Q - Pour que Milosevic s'en aille, les Occidentaux sont-ils prêts à lui garantir une immunité et ne pas aller le chercher dans le pays où il se réfugierait ?
R - Il y a une discussion qui s'est développée là-dessus de façon un peu abstraite, parce que les gens qui en parlent n'ont pas à prendre de décision à ce sujet, et de toute façon l'issue de ce qui se passe en Serbie ne dépend pas de cela, l'issue de ce qui se passe en Serbie dépend d'une sorte de rapport de force politico-civique.
Q - Mais cela peut finir comme en Roumanie éventuellement ?
R - D'abord cela finira, c'est une chose importante. Je crois que ce qui s'est passé avec le vote de l'autre dimanche, comme je l'ai dit une fois ou deux a entamé un mouvement qui ne s'arrêtera plus. Même si je ne sais pas quand il va aboutir, mais cela se passe essentiellement en Serbie. C'est très important pour l'avenir de ce peuple et de ce pays. C'est eux au bout du compte qui auront réussi à sortir de la trappe en surmontant des obstacles énormes mis par un régime qui mène un combat d'arrière-garde, qui auront réussi à sortir de la trappe.
Q - A l'heure où Milosevic s'en va, est-ce que les sanctions contre la Serbie sont annulées ?

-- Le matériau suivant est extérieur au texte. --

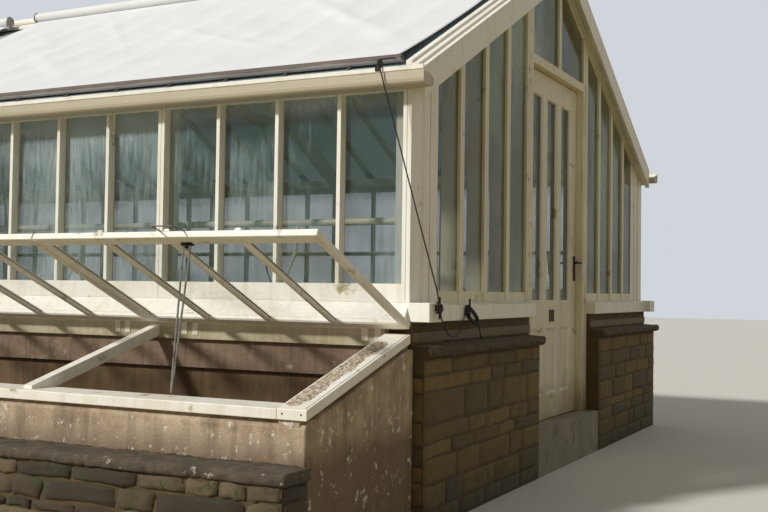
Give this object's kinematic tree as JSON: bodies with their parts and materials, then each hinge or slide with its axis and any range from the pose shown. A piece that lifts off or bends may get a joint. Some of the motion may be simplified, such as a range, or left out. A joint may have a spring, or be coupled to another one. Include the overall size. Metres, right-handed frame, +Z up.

R - La position de la France a fini par devenir la position de l'Union européenne, et nous avons dit clairement que dès que la diplomatie l'emporterait à Belgrade, la politique de sanctions serait radicalement révisée. Les Américains ont suivi cette politique, et M. Kostunica m'a fait dire à plusieurs reprises que ce message avait été vraiment entendu du peuple serbe, alors que celui-ci réagit très mal en général aux injonctions et conseils occidentaux variés, même les démocrates anti-Milosevic. Là, ils ont entendu ce message et ils en attendent la concrétisation et nous sommes prêts à le faire au moment que nous déciderons./.